だって私たちは幸せに見られたいのだ
SNSで毎日のように繰り返される戦争。そう、あなたもきっと体験しているはずです。
いかに美味しいものを食べたのか、オシャレなものに触れているのか、人より一足早く展示会で服が買えたのか、はたまた素敵なパートナーと過ごしているのか……ホットヨガしながら、グリーンスムージー飲んでいる隣のあの子に対して、嫉妬したり勝ったと思ったり。
SNSのこの時代、わたしたちはそんなマウンティングに忙しいわけでして。
さてこんな時代に、果敢にもこんなキャッチコピーの雑誌が発売されました。
どういうモチベーションなのか全く理解できない pic.twitter.com/NJFU7IgnZZ
— 望月優大 HirokiMochizuki (@hirokim21) 2016年4月2日
「だって幸せそうに思われたい!」という女性誌のコピー。こちらがネットではまさに賛否両論。
このSNS大承認欲求時代に、このコピー。わたしは欲求に素直で、真理をついているのではないかなと思います。
ねえ、素直に認めましょうよ。
だってわたしたちは(特にSNS越しに)幸せに見られたいのだ、ということを素直に認めるところから始めましょうよ
— 雨宮美奈子 (@areyoume17) 2016年4月7日
このコピーに「こんなこと言わないでよ」と過敏に反応する読者たちは、つまり「不幸そうに見えるよ」と言われているかのようで ムカッとするのでしょうし、読者じゃない外野から見ると「え?そんなこと思われたいなんて、マジで口にするわけ?ぷぷぷ」ってことだと思うわけです。
いいんじゃないかなあ、もう。この欲も認めていきませんか。だってそりゃカッコいい暮らししてて、いいね!をたくさんもらえた方が嬉しいし、自己承認欲求みるみる満たされるゥ〜でしょ。そりゃそうだ。
幸せに見られたいって思いますよ、わたしは声を大にして言います。隣のあの子より一歩リードしていたい、向こう岸のあの子には叶わなくても、隣のあの子には、って。そりゃもう、私生活を切り売りしてSNSで見せまくっていることが当たり前のこの時代においては、当然の欲求じゃないですか。この欲が美しいかどうかは、ともかくとして。
みんな、ちょっとは思うでしょう?
だけどもね、わかりますよ。ええ、ええ。
ハリーウィンストンの婚約指輪をドヤ顔でFacebookに投稿しているあの子は、果たして本当に人に見せるためにじゃなく「ちゃんと素直に」喜んでいるのかな、なんて。「久々に女子会♡」ってアップしているあの写真は、実際に盛り上がったかどうかはどうでもよくてただ載せているだけなんじゃないかな、なんて。そういうモヤっとした気持ち、のことですよね。
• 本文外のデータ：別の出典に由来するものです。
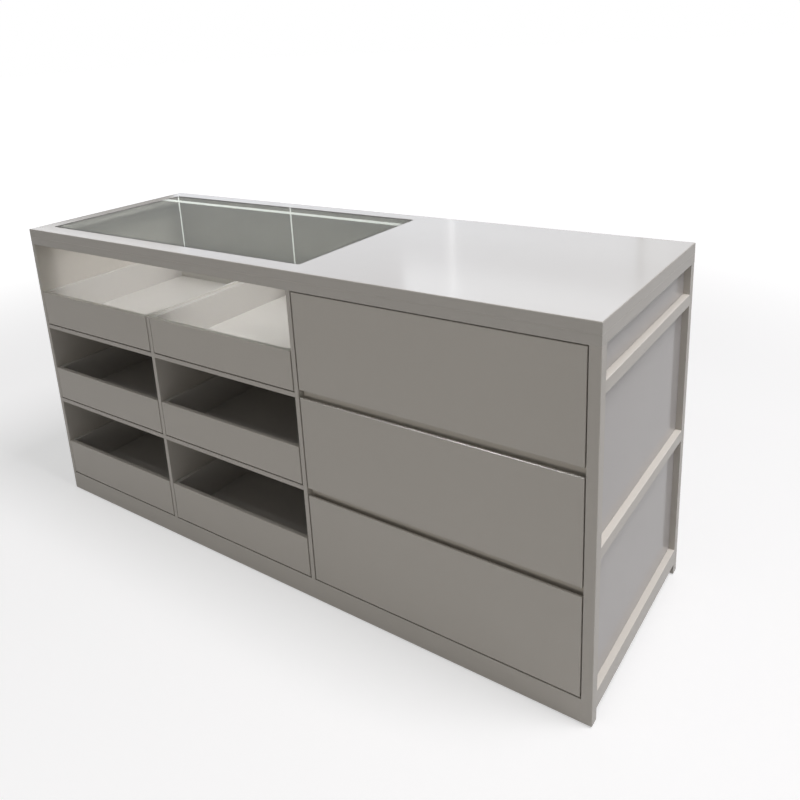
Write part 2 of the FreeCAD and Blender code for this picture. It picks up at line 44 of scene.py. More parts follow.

SNS用に塗り固められた虚構とリアルな現実を行ったり来たりしているうちに、どこかで人の気持ちを踏みにじっていたり、誰かを傷つけていたり、人にアピールすることを優先するがあまり何かがおろそかになってしまっていないかって。そこが最も、素直にこの幸せに見られたいのだという欲求を認められない、妨げになっている気がします。
でもね、例えばわたしなんて、本当に日々に感謝して幸せだって素直に思うわけですよ。ひねくれなさすぎでは、って思うかもしれませんが、それは本当に思うんです。
「本当に幸せな人間は、SNSに登場しない」という言葉を聞いたことがあるのですが、それは違う、にわたしは一票を投じます。だって、わたしSNSに投稿するけど、投稿しないことも多いし、普通に幸せなんです。
幸せだって自分で言っちゃうこと、そんなに悪でしょうか。そう思い込みたいから言ってるんじゃないですよ。でもそう思い込みたいからいうってのも、別にアリじゃないです?
自分の私生活をちょっぴり見せて、それでいいね!をもらう、ここまで含めて楽しんで「幸せ」な形もあると思うわけです。それもまた、この時代を象徴する幸せの形のひとつ。
幸せそうに見られたいって、素直に思っていいじゃない。だって幸せなんだもの!
と、ドヤ顔していきたいです。ここまでみんなが突き抜けていれば、多分この議論はそもそも生まれなかったんでしょうけども。
だって幸せだし、幸せにみられたい気持ちもあるし。でもまあ、ときには嫉妬もするけれども。そんな気持ちの中に揺れているわけです。そして今日もまたSNSを開いては他人の生活を眺めては、わたしたちは忙しくするわけです。いいじゃん、ね。